Adventure Extraordinaire is so wildly surreal it becomes really charming, and the lovely art further adds to the effect. Unfortunately, it's also virtually unplayable. There is no way a normal human being could make any progress in this game without copious amounts of LSD, or by following the cheat sheet (thankfully available from the game's web page).
Graphically impressive D&D-styled dungeon-crawl for beginners. The English is not perfect but understandable. The turn-based combat is straightforward (you can find better weapons and armour and health-restoring food as you explore the dungeon). Puzzles are logical and fun on the whole. I couldn't figure out how to retrieve the thing from the well, nor how to fix the gate lever, and finally the werewolf on the bridge was too much for me. " If you don't understand something, ask an adult" the webpage says. Hm. As long as that adult isn't me, sure, go ahead.

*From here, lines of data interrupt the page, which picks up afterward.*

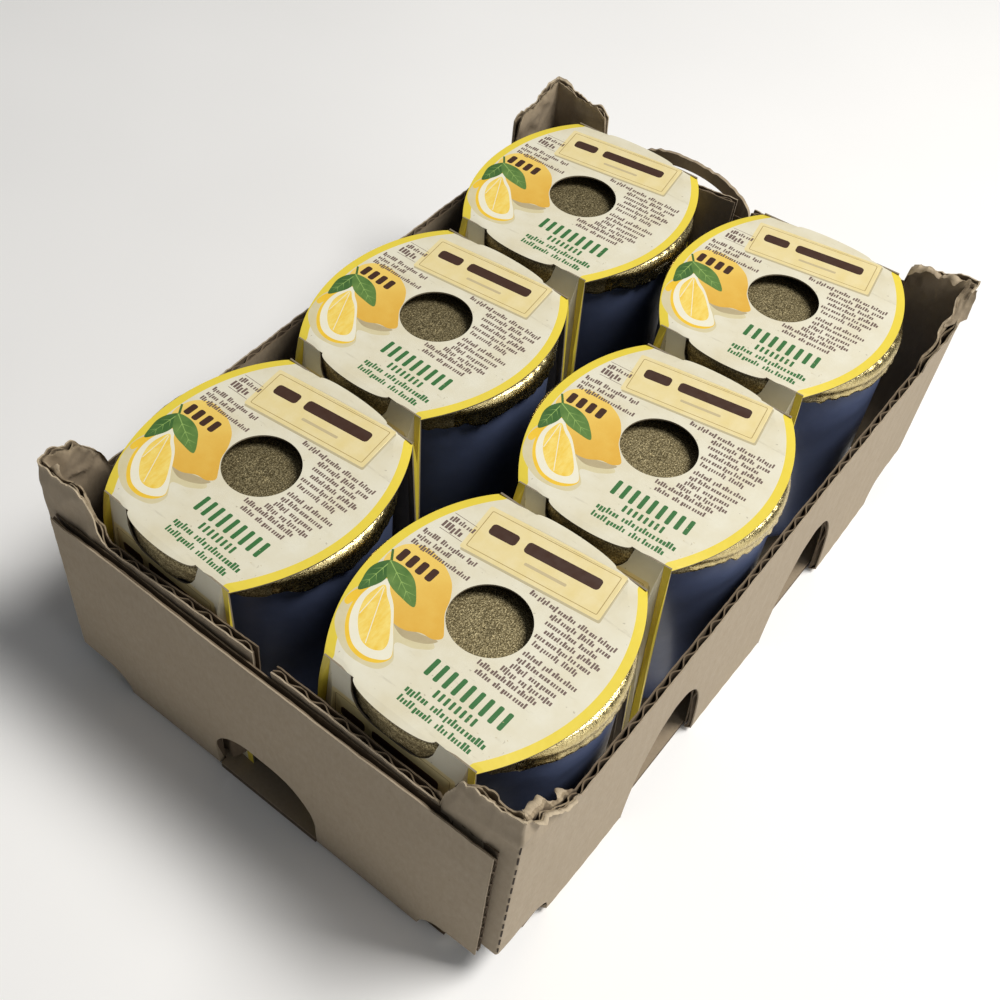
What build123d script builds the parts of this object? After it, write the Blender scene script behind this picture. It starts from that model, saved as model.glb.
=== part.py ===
from build123d import *
import math
import os

# Shelf tray of corrugated board with six glazed pots, each under a foil lid and a carton sleeve.
# Millimetres, +Z up, origin at the centre of the base, X across the tray, Y along it (front = -Y).

# ---- tray board ----
BOARD = 2.2            # crushed single-wall corrugated board
TRAY_W = 143.4         # over the long walls
TRAY_L = 212.3         # over the end flaps
RAIL_RIGHT = 58.0      # torn top edge of the right wall
RAIL_LEFT = 61.0       # torn top edge of the left wall
POST_TOP = 79.5        # torn corner posts left where the hood was pulled off
PANEL_TOP = 62.6       # outer end panels
PANEL_LEFT = -67.5     # the outer end panels stop short of the corners
PANEL_RIGHT = 67.1
FLAP_GAP = (-2.6, 3.4)  # the two flaps of one end nearly meet here

# ---- cut-outs along the bottom edge ----
WALL_ARCH_Y = 35.6     # centres of the long-wall arches, either side of the middle
WALL_ARCH_HALF = 17.4
WALL_ARCH_TOP = 37.0
END_ARCH_HALF = 17.2
END_ARCH_TOP = 24.0
NOTCH_LONG = 20.8      # stacking notch, along a long wall
NOTCH_END = 21.9       # stacking notch, along an end
NOTCH_RISE = 11.6
PANEL_RISE = 9.4
NOTCH_ROUND = 8.0

# ---- torn header with a finger slot on the back panel ----
HEADER_X = -20.0
HEADER_HALF = 22.0
HEADER_TOP = 73.0
HEADER_THICK = 1.3
SLOT_HALF = 15.5
SLOT_TOP = 70.9

# ---- pot, lid and sleeve ----
SLEEVE = 0.45          # carton
POT_BASE = BOARD + SLEEVE + 0.05
POT_R = 32.0
RIM_R = 32.75
RIM_TOP = 73.05
FOIL = 0.28
FOIL_R = 33.19
FOIL_TOP = 73.47
FOIL_SKIRT = 66.2
SLEEVE_TOP = 74.1
FOLD_Y = 30.86         # half depth of the sleeve's top panel
FOLD_X = 21.2          # half width of the sleeve at its top folds
BASE_X = 25.5          # half width of the sleeve at its bottom folds
BELLY_X = 31.5         # half width across the barrel-shaped top panel
SLEEVE_Y = 32.78       # half depth of the sleeve below the lean
LEAN_Z = 63.4          # the front and back panels stand upright below this height
WINDOW_R = 9.84
RIM_SLOT_X = 12.9
RIM_SLOT_DROP = 9.2

POTS = {
    # name: pot x, pot y, sleeve x offset, sleeve turn in degrees
    "front_left": (-34.0, -69.2, 0.2, -2.6),
    "front_right": (35.4, -69.1, -0.2, -1.6),
    "middle_left": (-35.1, -0.3, -0.1, -1.9),
    "middle_right": (35.9, -0.6, 0.0, 2.4),
    "back_left": (-35.2, 69.0, -0.1, 1.1),
    "back_right": (32.2, 69.3, -0.3, 2.5),
}

HALF_W = TRAY_W / 2
HALF_L = TRAY_L / 2

os.makedirs("parts", exist_ok=True)


def save(shape, node):
    export_step(shape, f"parts/{node}.step")


def upright_x(points, x):
    """Board in a Y-Z plane: outline points (y, z), thickness from x towards +X."""
    plane = Plane(origin=(x, 0, 0), x_dir=(0, 1, 0), z_dir=(1, 0, 0))
    return extrude(plane * make_face(Polyline(*points, close=True)), BOARD)


def upright_y(points, y, thick=BOARD):
    """Board in an X-Z plane: outline points (x, z), thickness from y towards +Y."""
    plane = Plane(origin=(0, y + thick, 0), x_dir=(1, 0, 0), z_dir=(0, -1, 0))
    return extrude(plane * make_face(Polyline(*points, close=True)), thick)


def arch(half, top):
    """Flat sketch of a tall arch standing on its base line."""
    return Ellipse(half, top)


def flat_arch(half, top, grow=0.0):
    """Flat sketch of a low arch with round shoulders, base line at zero."""
    body = Rectangle(2 * (half + grow), 2 * (top + grow))
    return fillet(body.vertices(), 14.0)


def notch(length, rise):
    """Flat sketch of the notch at a lower corner, corner at the origin, running to +X."""
    body = Rectangle(2 * length, 2 * rise)
    return fillet(body.vertices(), min(NOTCH_ROUND, rise - 0.5))


def cut_through_x(sketch, y, x):
    plane = Plane(origin=(x - 2 * BOARD, y, 0), x_dir=(0, 1, 0), z_dir=(1, 0, 0))
    return extrude(plane * sketch, 5 * BOARD)


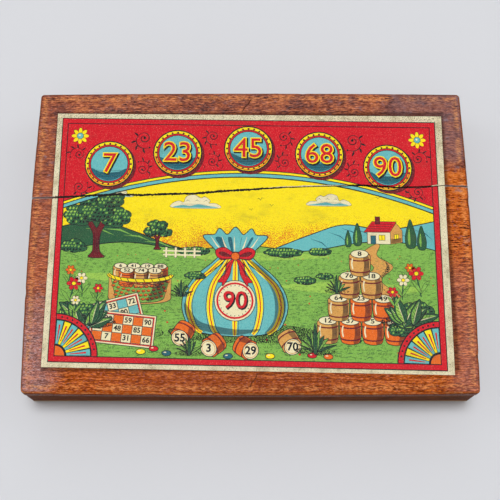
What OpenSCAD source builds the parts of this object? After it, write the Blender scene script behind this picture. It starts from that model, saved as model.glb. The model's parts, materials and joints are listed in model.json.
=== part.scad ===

In the very first location, the word "wooden" is highlighted in red. Normally you would highlight interactable nouns, not adjectives, so I was already off-kilter. Heading down into some tunnels below the shack, the word "hole" is in blue and "smelly mud" is in red. This time, you can interact with the mud, so that confirms the "wooden" highlight is a bug? The game is very inconsistent throughout in its use of red and blue highlights, which is a big problem for a game with such a thin implementation. It needs a ton of additional verb-synonyms and noun-synonyms to be implemented before it's even close to playable: even then, there is zero story to speak of, and the graphics are straight-up bad: why is a mole drawn as a stick-man?